This is a recurring event: View all events in the series “Music Research Seminars”
Speaker: Chiyolo Szlavnics
Abstract
Chiyoko Szlavnics will explore various nuances of the words, 'bound'; 'unbound'; and 'unbounded' through a presentation that draws associations between her iconoclastic compositional approaches through the early 2000s to the present, and the thoughts of several remarkable composers and artists whose exceptionally original writings are currently inspiring her.

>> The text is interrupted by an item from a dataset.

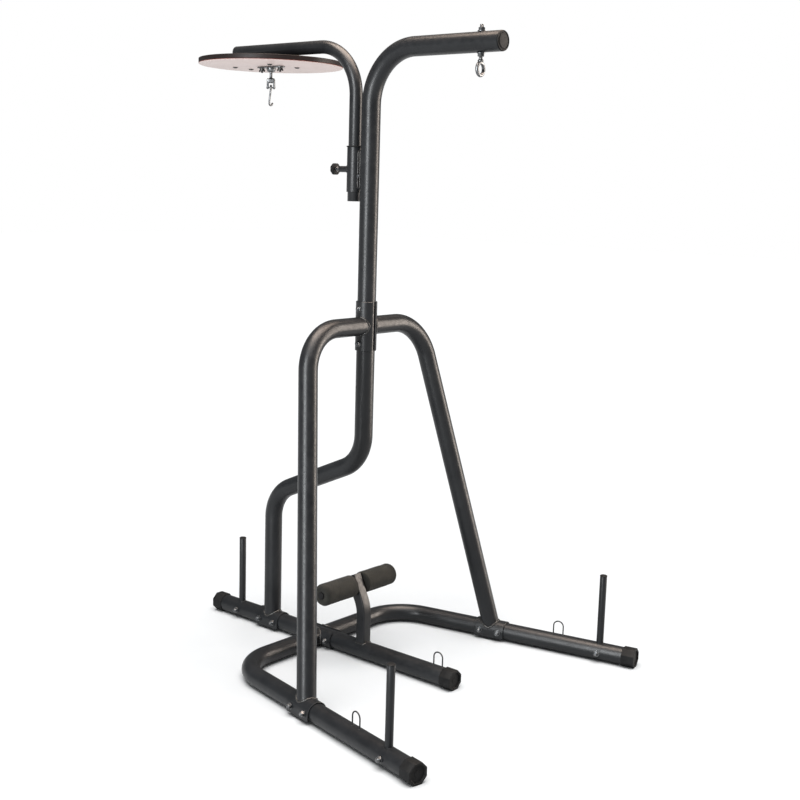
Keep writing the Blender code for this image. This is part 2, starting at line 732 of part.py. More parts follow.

She will present an overview of the development of her early drawings-based compositional method; several approaches of working with ratios in fundamental ways to produce distinctive music; and her ongoing interest in how beating can generate rhythmic content in unmetred, duration-based work.
About the speaker
Born in Toronto and based in Berlin since 1998, Chiyoko Szlavnics is one of Canada’s most singularly experimental voices. As a composer and visual artist, Szlavnics’ work finds inspiration in natural processes: lines and waves, temporality and regeneration, incremental change and intersecting events.
Her practice centres on combining sinewaves with acoustic instruments, as well as exploring detailed acoustical and psychoacoustical phenomena in purely electronic works. She most enjoys working on projects that are dedicated to creating new experiences of the movement of sound in highly resonant venues.
Szlavnics has been commissioned by a host of contemporary music ensembles and festivals, including Ensemble Contrechamps (Geneva), Klangforum Wien (Vienna) @ Donaueschinger Musiktage (Donaueschingen), Quatour Bozzini (Montréal) @ Maerzmusik (Berlin), Exaudi Vocal Ensemble (London) @ Wittener Tage (Witten), and Eve Egoyan (Toronto) @ Klangspuren (Schwaz, Austria).
Her striking 'moiré' drawings have been shown in numerous international exhibitions, at venues like C4RD (London), Justina M. Barnicke Gallery (Toronto), Fundació Joan Miró (Barcelona), and in exhibitions co-curated by Philipp Frühsorge in Berlin.
She has been engaging with composition students since 2007, through presentions and discussions at universities and new music institutes in Paris, Berlin, Hanover, Zurich, and Ostrava (Czech Republic). In 2011-12, Szlavnics organised two semesters' worth of composition classes dedicated to the work of John Cage, at the University of the Arts, Berlin.